● **Provided material**:
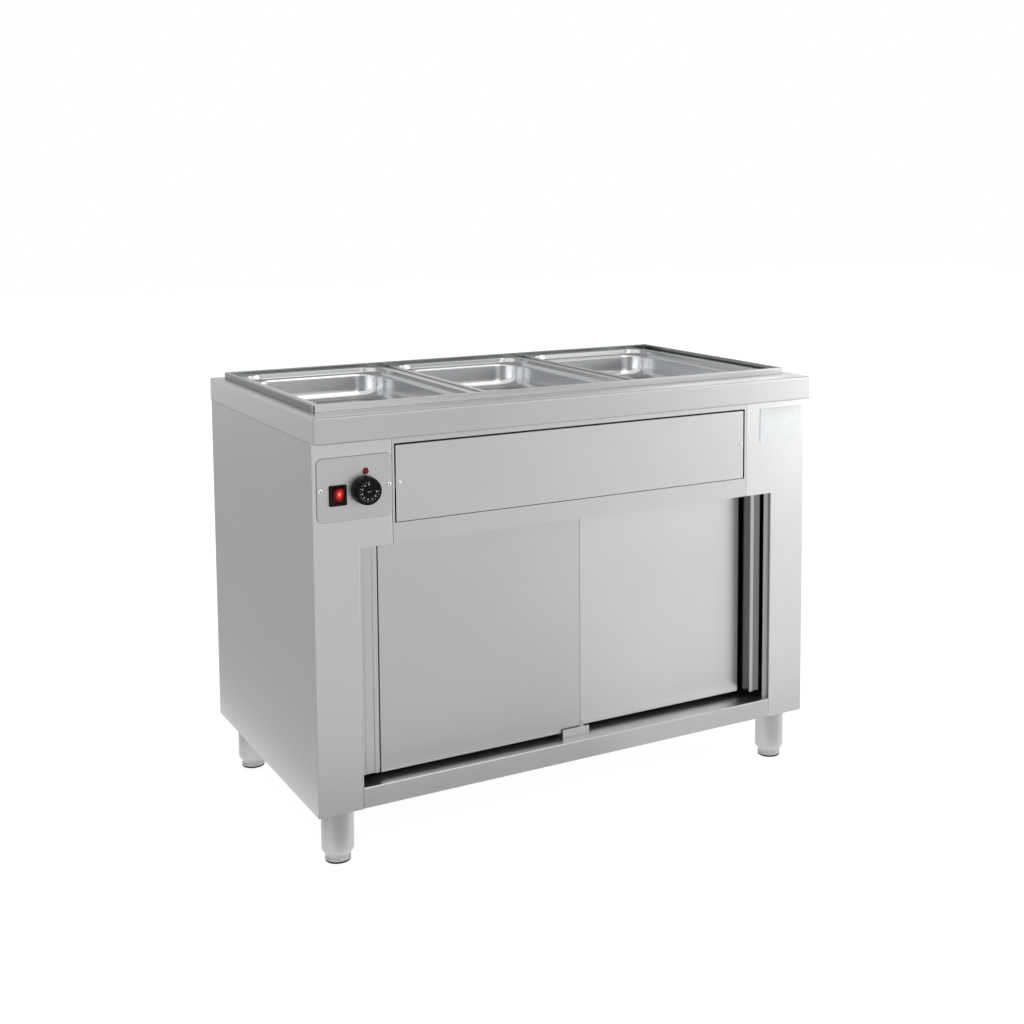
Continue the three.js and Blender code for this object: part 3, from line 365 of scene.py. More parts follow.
WORKTOP_SHEET = Steel("worktop_sheet", (0.72, 0.72, 0.712), front_tone=(0.57, 0.57, 0.565),
                      line=-0.3194)
RIM_STEEL = Steel("rim_steel", (0.34, 0.36, 0.355), front_tone=(0.66, 0.66, 0.654),
                  roughness=0.17, line=-0.2498)
TANK_STEEL = Steel("tank_steel", (0.44, 0.455, 0.445), roughness=0.3)
PAN_STEEL = Steel("pan_steel", (0.69, 0.7, 0.71), roughness=0.2, grain=Grain.NONE,
                  grain_depth=0.0, grain_tint=0.02, cloud=0.03, wave=0.00008)
BAR_STEEL = Steel("bar_steel", (0.4, 0.41, 0.41), roughness=0.2, grain=Grain.DEEP)
TUBE_STEEL = Steel("tube_steel", (0.54, 0.54, 0.535), grain=Grain.UPRIGHT, roughness=0.45)
FOOT_STEEL = Steel("foot_steel", (0.42, 0.42, 0.42), roughness=0.34, grain=Grain.NONE, cloud=0.12)
BRIGHT_STEEL = Steel("bright_steel", (0.86, 0.865, 0.87), roughness=0.2, grain=Grain.NONE,
                     grain_depth=0.0000005)
SCREW_STEEL = Steel("screw_steel", (0.99, 0.99, 0.985), roughness=0.6, grain=Grain.NONE,
                    grain_depth=0.0000005)
ELEMENT_STEEL = Steel("element_steel", (0.36, 0.35, 0.34), roughness=0.4, grain=Grain.NONE)
BRASS = Steel("brass", (0.7, 0.53, 0.27), roughness=0.32, grain=Grain.NONE, grain_depth=0.000001)
COPPER = Steel("copper", (0.72, 0.4, 0.26), roughness=0.3, grain=Grain.NONE, grain_depth=0.000001)
BLACK = Moulded("black_plastic", (0.003, 0.004, 0.005), gloss=1.2)
BLACK_GLOSS = Moulded("black_gloss", (0.004, 0.004, 0.005), 0.3, gloss=1.22)
RUBBER = Moulded("rubber", (0.015, 0.015, 0.015), 0.7, 0.00005)
CREAM = Moulded("cream_ceramic", (0.78, 0.75, 0.66), 0.5)
NYLON = Moulded("nylon", (0.8, 0.79, 0.75), 0.45)
LEVER_RED = Moulded("lever_red", (0.55, 0.02, 0.015), 0.35, coat=0.3)
PRINT = Moulded("white_print", (0.82, 0.83, 0.83), 0.5)
LABEL = Moulded("blank_label", (0.88, 0.9, 0.92), 0.3, 0.000004)

ROCKER_GLOW = ((0.0, (1.0, 0.6, 0.4)), (0.16, (1.0, 0.2, 0.1)), (0.36, (0.8, 0.02, 0.015)),
               (0.62, (0.3, 0.005, 0.006)), (0.9, (0.02, 0.0, 0.0)))
LAMP_GLOW = ((0.0, (0.075, 0.008, 0.008)), (1.0, (0.05, 0.005, 0.005)))


# Shapes

LARGEST_CUT = 0.48
ON_AXIS = 1e-9


def round_outline(half_x: float, half_y: float, radius: float, steps: int = 10) -> list[Point2]:
    """Outlines a rectangle with round corners.

    Args:
        half_x: half its width.
        half_y: half its height.
        radius: corner radius.
        steps: divisions of each corner.

    Returns:
        Its points, anticlockwise.
    """
    points = []
    for turn, (sx, sy) in enumerate(((1, 1), (-1, 1), (-1, -1), (1, -1))):
        for i in range(steps + 1):
            angle = math.pi / 2 * (turn + i / steps)
            points.append((sx * (half_x - radius) + radius * math.cos(angle),
                           sy * (half_y - radius) + radius * math.sin(angle)))
    return points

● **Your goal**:
Quote the listing in full, please, keeping every line exact.

● **Full response**:
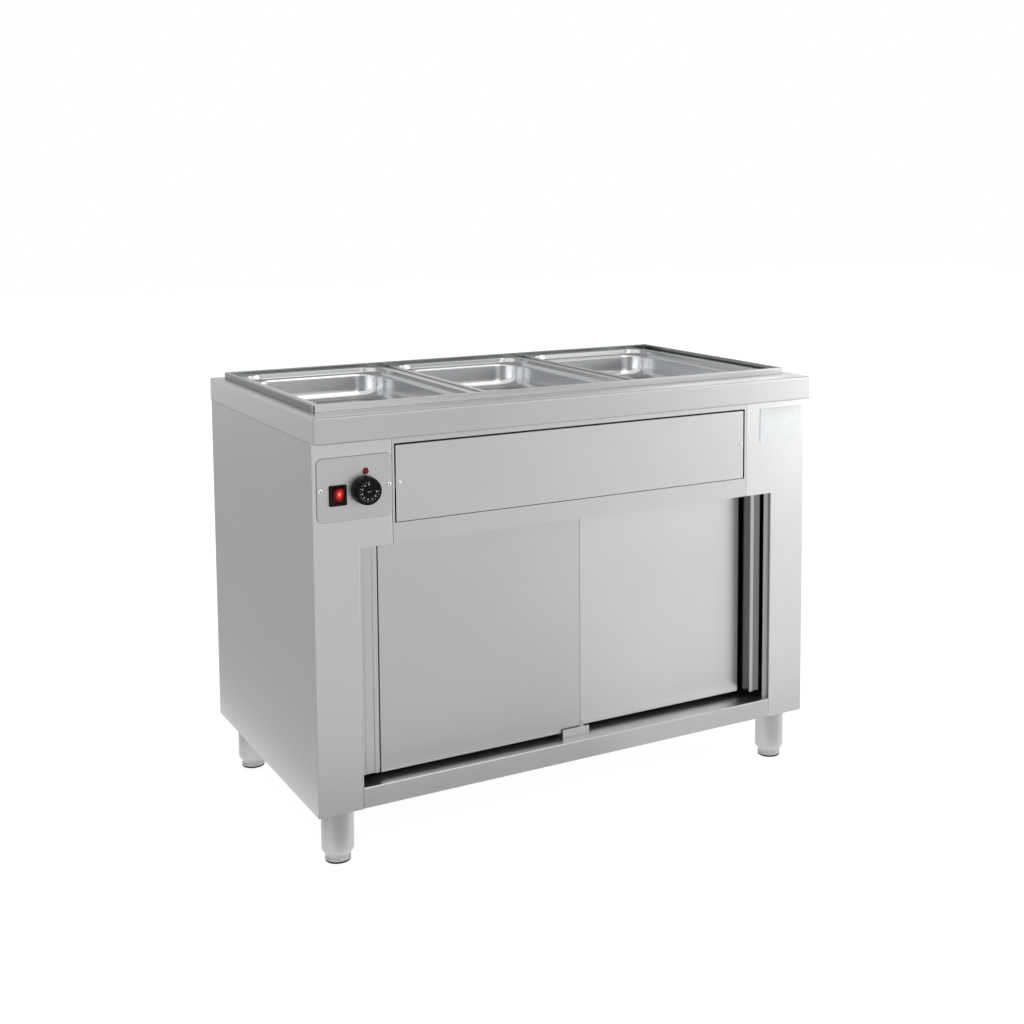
Continue the three.js and Blender code for this object: part 3, from line 365 of scene.py. More parts follow.
WORKTOP_SHEET = Steel("worktop_sheet", (0.72, 0.72, 0.712), front_tone=(0.57, 0.57, 0.565),
                      line=-0.3194)
RIM_STEEL = Steel("rim_steel", (0.34, 0.36, 0.355), front_tone=(0.66, 0.66, 0.654),
                  roughness=0.17, line=-0.2498)
TANK_STEEL = Steel("tank_steel", (0.44, 0.455, 0.445), roughness=0.3)
PAN_STEEL = Steel("pan_steel", (0.69, 0.7, 0.71), roughness=0.2, grain=Grain.NONE,
                  grain_depth=0.0, grain_tint=0.02, cloud=0.03, wave=0.00008)
BAR_STEEL = Steel("bar_steel", (0.4, 0.41, 0.41), roughness=0.2, grain=Grain.DEEP)
TUBE_STEEL = Steel("tube_steel", (0.54, 0.54, 0.535), grain=Grain.UPRIGHT, roughness=0.45)
FOOT_STEEL = Steel("foot_steel", (0.42, 0.42, 0.42), roughness=0.34, grain=Grain.NONE, cloud=0.12)
BRIGHT_STEEL = Steel("bright_steel", (0.86, 0.865, 0.87), roughness=0.2, grain=Grain.NONE,
                     grain_depth=0.0000005)
SCREW_STEEL = Steel("screw_steel", (0.99, 0.99, 0.985), roughness=0.6, grain=Grain.NONE,
                    grain_depth=0.0000005)
ELEMENT_STEEL = Steel("element_steel", (0.36, 0.35, 0.34), roughness=0.4, grain=Grain.NONE)
BRASS = Steel("brass", (0.7, 0.53, 0.27), roughness=0.32, grain=Grain.NONE, grain_depth=0.000001)
COPPER = Steel("copper", (0.72, 0.4, 0.26), roughness=0.3, grain=Grain.NONE, grain_depth=0.000001)
BLACK = Moulded("black_plastic", (0.003, 0.004, 0.005), gloss=1.2)
BLACK_GLOSS = Moulded("black_gloss", (0.004, 0.004, 0.005), 0.3, gloss=1.22)
RUBBER = Moulded("rubber", (0.015, 0.015, 0.015), 0.7, 0.00005)
CREAM = Moulded("cream_ceramic", (0.78, 0.75, 0.66), 0.5)
NYLON = Moulded("nylon", (0.8, 0.79, 0.75), 0.45)
LEVER_RED = Moulded("lever_red", (0.55, 0.02, 0.015), 0.35, coat=0.3)
PRINT = Moulded("white_print", (0.82, 0.83, 0.83), 0.5)
LABEL = Moulded("blank_label", (0.88, 0.9, 0.92), 0.3, 0.000004)

ROCKER_GLOW = ((0.0, (1.0, 0.6, 0.4)), (0.16, (1.0, 0.2, 0.1)), (0.36, (0.8, 0.02, 0.015)),
               (0.62, (0.3, 0.005, 0.006)), (0.9, (0.02, 0.0, 0.0)))
LAMP_GLOW = ((0.0, (0.075, 0.008, 0.008)), (1.0, (0.05, 0.005, 0.005)))


# Shapes

LARGEST_CUT = 0.48
ON_AXIS = 1e-9


def round_outline(half_x: float, half_y: float, radius: float, steps: int = 10) -> list[Point2]:
    """Outlines a rectangle with round corners.

    Args:
        half_x: half its width.
        half_y: half its height.
        radius: corner radius.
        steps: divisions of each corner.

    Returns:
        Its points, anticlockwise.
    """
    points = []
    for turn, (sx, sy) in enumerate(((1, 1), (-1, 1), (-1, -1), (1, -1))):
        for i in range(steps + 1):
            angle = math.pi / 2 * (turn + i / steps)
            points.append((sx * (half_x - radius) + radius * math.cos(angle),
                           sy * (half_y - radius) + radius * math.sin(angle)))
    return points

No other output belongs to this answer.